The Nuremberg frenzy for guaranteeing mass guilty verdicts though not obvious in the ‘majestic’ court room photos, is none the less, self-evident fact
Well…only self evident to neo Nazis like those found in the Wear camp.
As to the reference to “Letters from Nuremberg” made by Mr Wear…the fact that a high percentage of Jews happened to work in the US team does not imply some unseen control on the trial and thirst for blood. Indeed, the persecution of the Jews and their mass murder took up a very small part of the trial.
“she did not steal anything, she did not harm anyone, she did not damage private or public property, disturb the peace, nor incite violence. She said sorry to her Mom for an opinion she once held.”
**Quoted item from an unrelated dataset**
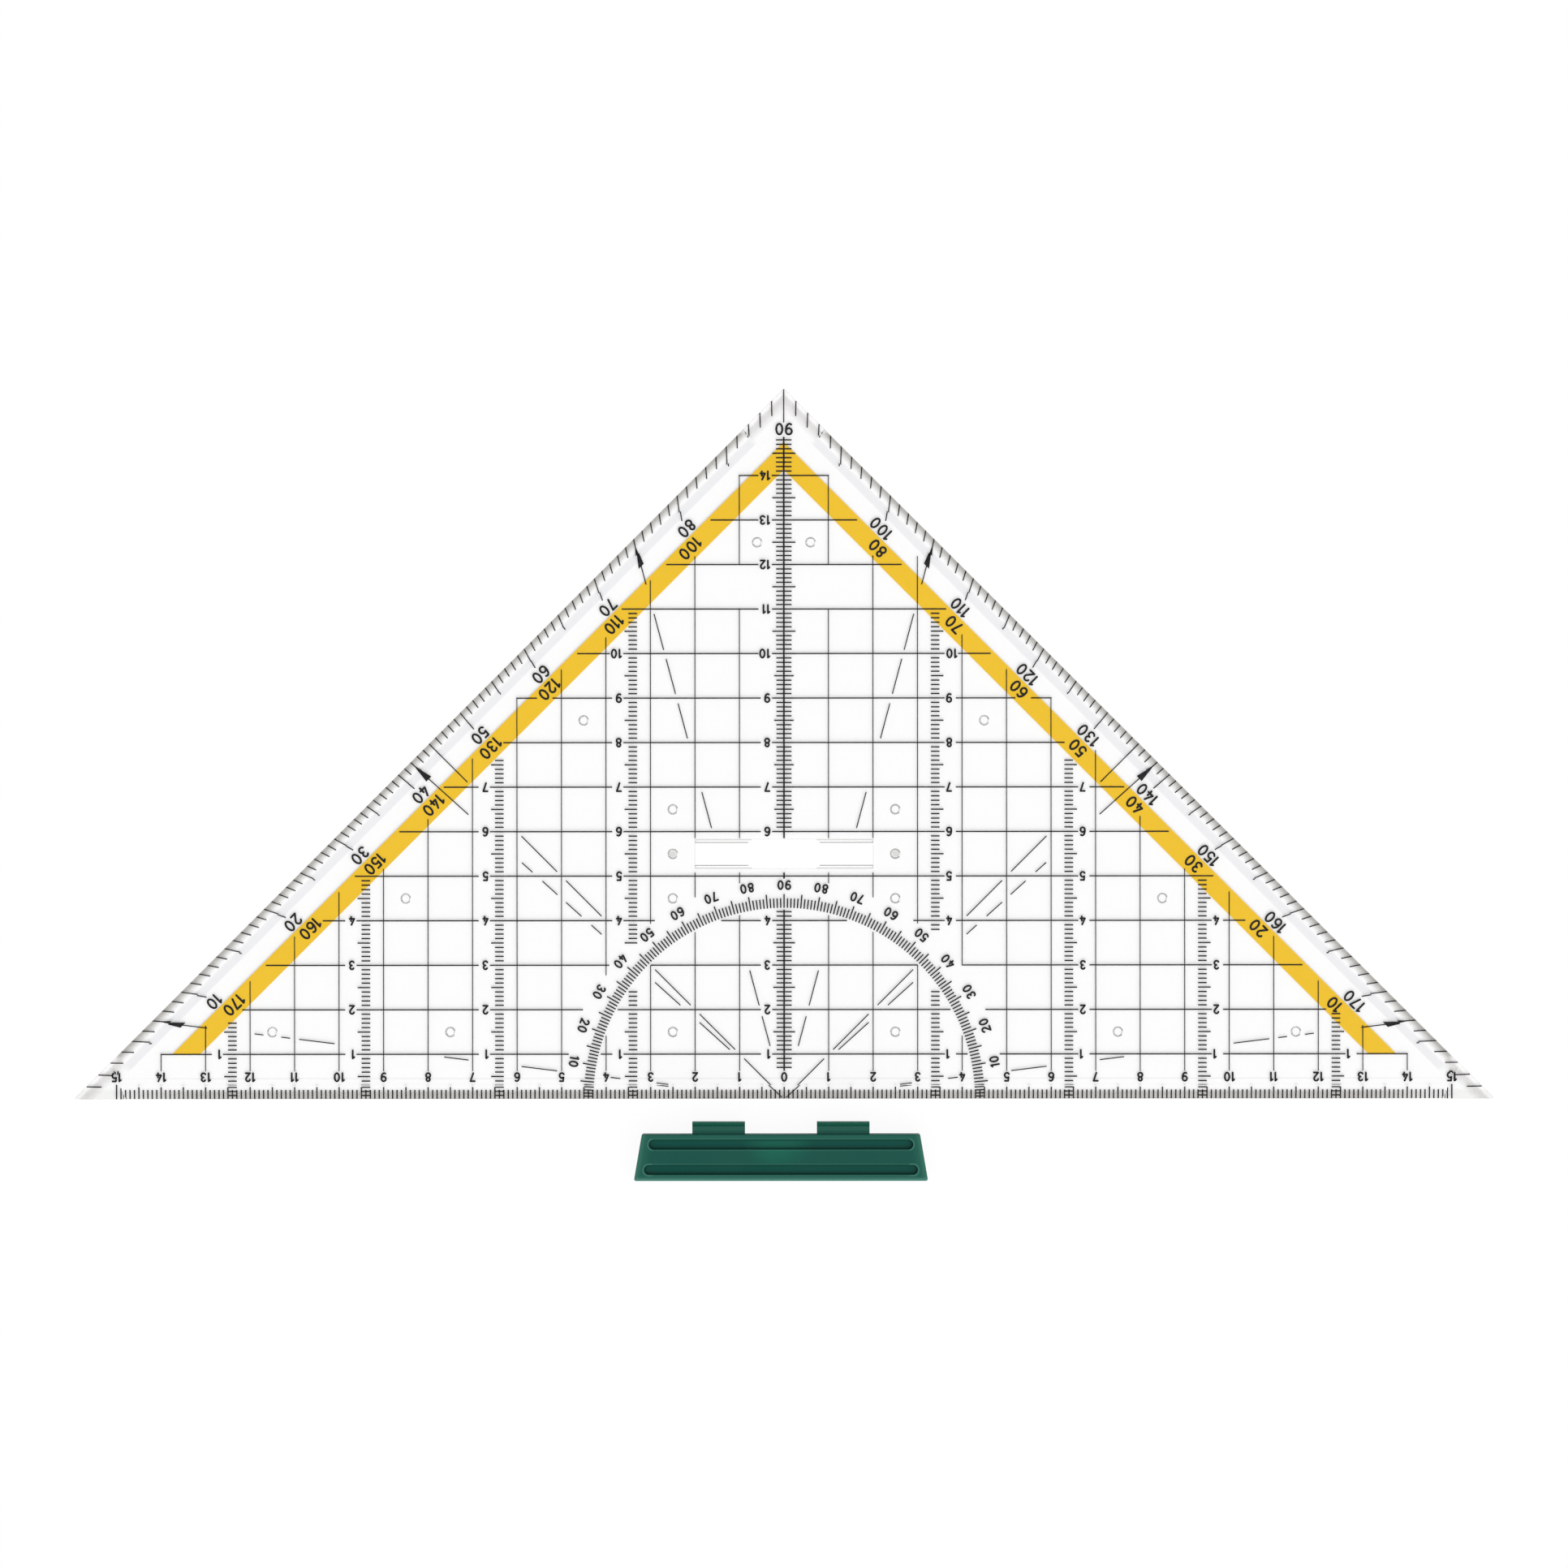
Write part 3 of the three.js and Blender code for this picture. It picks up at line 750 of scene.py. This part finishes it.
def numeral_meshes(pen):
    """Thin solids of the ten numerals, one unit high and one unit thick, however wide the pen."""
    wider = (PRINT_WIDTH - pen) / (DRAWN_WIDTH - DRAWN_PEN)
    taller = (1 - pen) / (1 - DRAWN_PEN)
    meshes = []
    for strokes in glyph_strokes():
        outlines = []
        for stroke in strokes:
            fitted = [Vector((point.x * wider, 0.5 + (point.y - 0.5) * taller)) for point in stroke]
            for run in smooth_runs(fitted):
                outlines += ribbon(run, pen)
        meshes.append(printed_mesh(outlines, 1.0))
    return meshes


# Geometry trees

# Kinds of the inputs that are no plain numbers
SOCKET_KINDS = {
    "Geometry": "Geometry", "First": "Int", "Last": "Int", "Numerals": "Collection", "Material": "Material",
}
STROKE_INPUTS = ("First", "Last", "Short", "Middle", "Long", "Width")


def new_tree(name, *inputs):
    """The graph of an empty geometry tree with these named inputs, and a link to each of them."""
    tree = bpy.data.node_groups.new(name, "GeometryNodeTree")
    tree.is_modifier = True
    inputs = ("Geometry", *inputs, "Thickness", "Material")
    for socket_name in inputs:
        kind = "NodeSocket" + SOCKET_KINDS.get(socket_name, "Float")
        tree.interface.new_socket(socket_name, in_out="INPUT", socket_type=kind)
    tree.interface.new_socket("Geometry", in_out="OUTPUT", socket_type="NodeSocketGeometry")
    graph = Graph(tree)
    entry = graph.add("NodeGroupInput")
    return graph, {socket_name: entry.other(socket_name) for socket_name in inputs}


def finished_tree(graph, given, points, instance, more):
    """The tree, ended with an instance on each point, all of them one mesh of one material.

    more has the other inputs of the node that sets the instances on the points.
    """
    placed = graph.add("GeometryNodeInstanceOnPoints", {"Points": points, "Instance": instance, **more})
    real = graph.add("GeometryNodeRealizeInstances", {"Geometry": placed})
    inked = graph.add("GeometryNodeSetMaterial", {"Geometry": real, "Material": given["Material"]})
    graph.end("NodeGroupOutput", {"Geometry": inked})
    return graph.tree


def stroke_points(graph, given, offset):
    """A point for each stroke from First to Last, its number, and its length by fives and tens."""
    points = graph.add("GeometryNodeMeshLine", {
        "Count": given["Last"] - given["First"] + 1.0, "Start Location": (0, 0, 0), "Offset": offset,
    }, mode="OFFSET")
    number = graph.add("GeometryNodeInputIndex") + given["First"]
    fives = number.math("FLOORED_MODULO", 5.0).math("LESS_THAN", 0.5)
    tens = number.math("FLOORED_MODULO", 10.0).math("LESS_THAN", 0.5)
    short, middle, long = given["Short"], given["Middle"], given["Long"]
    length = short + (middle - short) * fives + (long - middle) * tens
    return points, number, length


def block(graph, shift):
    """Unit block to stretch into strokes. It hangs below height 0 and is moved by shift."""
    cube = graph.add("GeometryNodeMeshCube", {"Size": (1, 1, 1)})
    return graph.add("GeometryNodeTransform", {"Geometry": cube, "Translation": shift})


def straight_tree():
    """Strokes square to a line, a pitch apart. Centred is 1 for strokes that cross the line."""
    graph, given = new_tree("straight_strokes", *STROKE_INPUTS, "Pitch", "Centred")
    points, _, length = stroke_points(graph, given, graph.xyz(X=given["Pitch"]))
    start = graph.xyz(X=given["Pitch"] * given["First"])
    placed = graph.add("GeometryNodeSetPosition", {"Geometry": points, "Offset": start})
    shift = graph.xyz(Y=0.5 - given["Centred"] * 0.5, Z=-0.5)
    size = graph.xyz(X=given["Width"], Y=length, Z=given["Thickness"])
    return finished_tree(graph, given, placed, block(graph, shift), {"Scale": size})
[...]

Monika Schaefer is a Holocaust Denier, regardless how many twee photos the Wear team show us. She publicly accused Jews of lying and has helped feed the scum who partake in violence and vandalism against Jewish people and institutions today. Holocaust Denial is treated seriously in countries that had the dubious “honour” of being under National Socialist control between 1933 and 1945.
Freedom of speech does not come into it.
Holocaust Denial is based purely on HATRED.